In Georgia wird über die letzten beiden noch nicht vergebenen Senatssitze entschieden - und damit über die künftige Mehrheit in der Kongresskammer. Dem Senat gehören 100 Senatoren an, jeweils zwei pro Bundesstaat. Bislang hatten Trumps Republikaner eine Mehrheit von 53 zu 47 Senatoren. Nach der Präsidentschafts- und Kongresswahl vom 3. November haben die Konservativen nach jetzigem Stand 50 Sitze sicher und die Demokraten 48.

Die Republikaner müssen in Georgia also nur eine der beiden Stichwahlen gewinnen, um auch künftig die Senatsmehrheit zu stellen. Die Demokraten müssen dagegen beide Stichwahlen für sich entscheiden, um auf die gleiche Zahl von Senatoren zu kommen wie die Konservativen. In diesem Fall wären sie im Vorteil: Bei Patt-Situationen gibt die künftige Vizepräsidentin Kamala Harris, die Kraft ihres Amtes auch Senatspräsidentin ist, mit ihrer Stimme den Ausschlag.

Welche Bedeutung hat die Mehrheit im Senat für Joe Biden?

Ein Präsident Joe Biden kann nach seinem Amtsantritt zwar bis zu einem gewissen Grad per Dekret regieren. Für große Regierungsprojekte - etwa neue Corona-Hilfen, eine Reform des Gesundheitswesens und mehr Geld für den Klimaschutz - braucht er aber den Rückhalt des Kongresses. Der Senat ist außerdem besonders wichtig für einen Präsidenten, weil er unter anderem die Kandidaten für Regierungsposten und das Oberste Gericht bestätigt. Zudem kann er Gesetzesvorhaben blockieren. Biden könnte im Fall eines Sieges von Ossoff und Warnock durchregieren - vorausgesetzt, bei den Demokraten im Senat herrscht Konsens.

Was, wenn die Republikaner die Mehrheit im Senat behalten?

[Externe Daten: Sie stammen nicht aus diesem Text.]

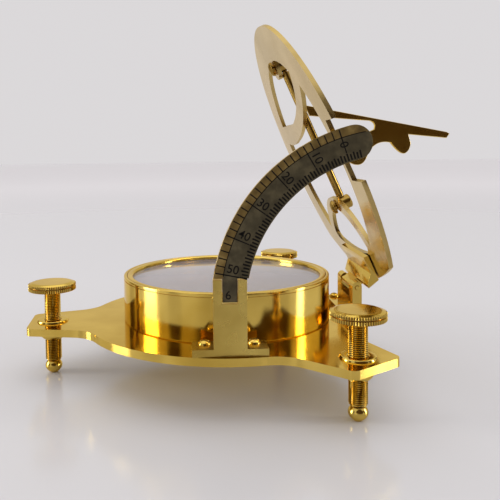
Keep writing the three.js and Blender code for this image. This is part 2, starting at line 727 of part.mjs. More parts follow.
function addHourRing() {
  add(sundial, 'ring_post', ringPost(), BRASS);
  const pinHalf = RING_POST_WIDTH / 2 + 0.4;
  add(sundial, 'ring_hinge_pin', rod(HINGE_PIN_RADIUS, -pinHalf, pinHalf, 'y'), BRASS, [HINGE_X, 0, HINGE_Z]);
  for (const [name, side] of [['front', -1], ['rear', 1]]) {
    const place = [RING_STRIP_IN + 3, side * 14.8, PLATE_TOP + FOOT_STRIP_THICK];
    add(sundial, `ring_post_screw_${name}`, roundScrew(1.9, 1.4, 0, 0), BRASS, place);
  }

  // Axes of the tilted group: X along the hinge, Y up the ring, Z its upper side.
  const lean = RING_LEAN * DEG;
  const hinge = new THREE.Group();
  hinge.position.set(HINGE_X, 0, HINGE_Z);
  hinge.quaternion.setFromRotationMatrix(new THREE.Matrix4().makeBasis(
    new THREE.Vector3(0, 1, 0),
    new THREE.Vector3(-Math.sin(lean), 0, Math.cos(lean)),
    new THREE.Vector3(Math.cos(lean), 0, Math.sin(lean)),
  ));
  sundial.add(hinge);
  add(hinge, 'ring_hinge_block', hingeBlock(), BRASS);

  const ring = new THREE.Group();
  ring.position.set(0, RING_REACH, RING_RISE);
  hinge.add(ring);
  add(ring, 'hour_ring', hourRing(), PALE_BRASS);
  add(ring, 'gnomon_pivot_top', gnomonPivot(), BRASS, [0, BAR_TOP, 0]);
  add(ring, 'gnomon_pivot_bottom', gnomonPivot(), BRASS, [0, BAR_BOTTOM, 0]);
  const bar = gnomonBar();
  bar.rotateX(-Math.PI / 2);
  add(ring, 'gnomon_bar', bar, BRASS, [0, 0, BAR_HEIGHT]);
  add(ring, 'gnomon', gnomon(), BRASS);
}

addBase();
addCompass();
addLatitudeArc();
addHourRing();

export default sundial;
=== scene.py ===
"""Pocket sundial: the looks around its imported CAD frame. Blender 4.5, metres, +Z up.

Lengths are named in millimetres where they repeat the part's own dimensions, and mm() turns them to metres.
"""

import json
import math

import bmesh
import bpy
from mathutils import Matrix, Vector


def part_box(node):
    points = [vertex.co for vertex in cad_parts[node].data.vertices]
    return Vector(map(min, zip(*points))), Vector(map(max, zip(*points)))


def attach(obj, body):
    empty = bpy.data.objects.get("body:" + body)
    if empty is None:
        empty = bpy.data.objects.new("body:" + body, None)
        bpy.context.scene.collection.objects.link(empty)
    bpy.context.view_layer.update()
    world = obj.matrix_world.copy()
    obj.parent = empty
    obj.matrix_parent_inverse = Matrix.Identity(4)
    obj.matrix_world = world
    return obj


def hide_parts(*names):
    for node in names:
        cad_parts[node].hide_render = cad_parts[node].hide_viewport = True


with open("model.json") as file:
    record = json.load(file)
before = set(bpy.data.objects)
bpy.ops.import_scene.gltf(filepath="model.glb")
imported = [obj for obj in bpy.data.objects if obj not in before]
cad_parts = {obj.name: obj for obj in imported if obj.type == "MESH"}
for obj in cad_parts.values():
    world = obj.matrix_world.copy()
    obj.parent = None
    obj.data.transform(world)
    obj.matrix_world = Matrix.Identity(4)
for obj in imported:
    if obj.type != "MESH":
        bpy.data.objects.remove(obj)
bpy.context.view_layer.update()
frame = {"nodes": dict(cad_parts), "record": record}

BODY_OF = {node: body for body, nodes in frame["record"]["behaviour"]["bodies"].items() for node in nodes}
LOBES = ("left", "near", "rear")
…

Sollten die Republikaner ihre Senatsmehrheit verteidigen, bliebe Mitch McConnell Mehrheitsführer. Der 78-Jährige ist bekannt für eine gnadenlose Blockadepolitik, mit der er schon Präsident Barack Obama das Regieren schwer machte. Biden hat sich zwar optimistisch gezeigt, dass er Kompromisse mit McConnell aushandeln kann, den er aus seiner Zeit als Senator gut kennt. Er dürfte aber heilfroh sein, wenn er es nicht mit dem „Darth Vader“ des Senats zu tun bekommt - und deshalb inständig auf Siege der demokratischen Senatskandidaten in Georgia hoffen.